* _The problem_
Review the lines that follow and copy each one that contains the word "Blender".

────────────────

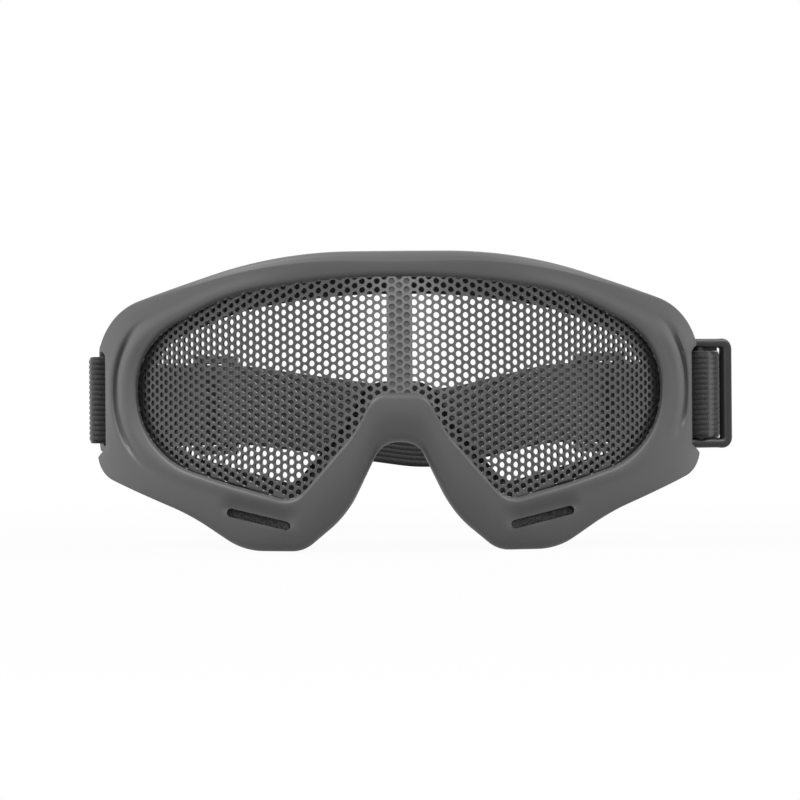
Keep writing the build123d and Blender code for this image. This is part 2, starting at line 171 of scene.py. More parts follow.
# How far from the opening the ridge and the groove run, and the heights over which they set in
side_relief = {"left": (3.6, 6.0, (20, 34)), "right": (4.8, 7.4, (28, 38))}
relief_edge_span = (0.82, 1.0)
hollow_depth = 1.4
hollow_end_span, hollow_low_span, hollow_high_span = (-2.5, 3.0), (-1.4, 0.8), (1.0, 5.5)
drop_most, drop_power, drop_out_span, drop_up_span = 2.4, 3, (25, 78), (44, 60)
edge_round_per_drop = 0.8
slit_depth, slit_out_span, slit_up_span = 0.8, (24, 40), (42, 62)
foot_reach, foot_span = 1.1, (45, 70)
inner_roll, inner_roll_share = 1.5, 0.4
fine_run, fine_share = 7.6, 0.84
least_wall, least_gap, least_step = 0.1, 0.05, 0.01
roll_steps, fine_steps, plain_steps, edge_steps = 12, 22, 6, 8
# Where the frame's section has points: down its side, along the flange's back and its front, and
# along the hollow's front
side_shares = (0.3, 0.65, 0.93)
flange_back_shares = (0.0, 0.03, 0.25, 0.5, 0.75, 0.97, 1.0)
flange_front_shares = (0.0, 0.1, 0.4, 0.7, 1.0)
hollow_shares = (0.0, 0.5, 1.0)
slot_points, slot_inset, slot_past_rim, cutter_front = 48, 0.4, 2.0, -12.0
barrel_gap, barrel_points = 0.3, 40
web_half_width, web_into_flange, web_short = 1.6, 1.2, 1.4

foam_glue, foam_edge = 0.05, 0.4
foam_squareness, foam_fullness = 3.2, 0.45
foam_back_steps, foam_face_steps = 6, 26
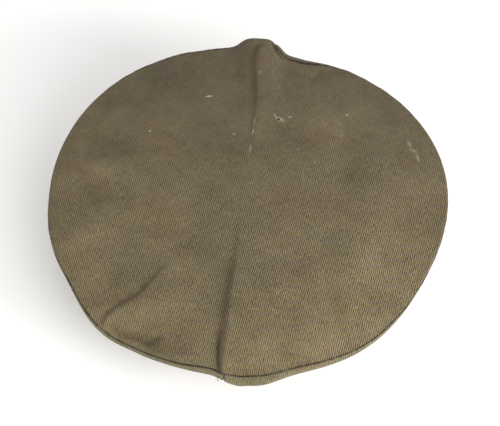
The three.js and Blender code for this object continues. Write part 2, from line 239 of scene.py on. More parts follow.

────────────────

* _Reply to the task_
Keep writing the build123d and Blender code for this image. This is part 2, starting at line 171 of scene.py. More parts follow.
The three.js and Blender code for this object continues. Write part 2, from line 239 of scene.py on. More parts follow.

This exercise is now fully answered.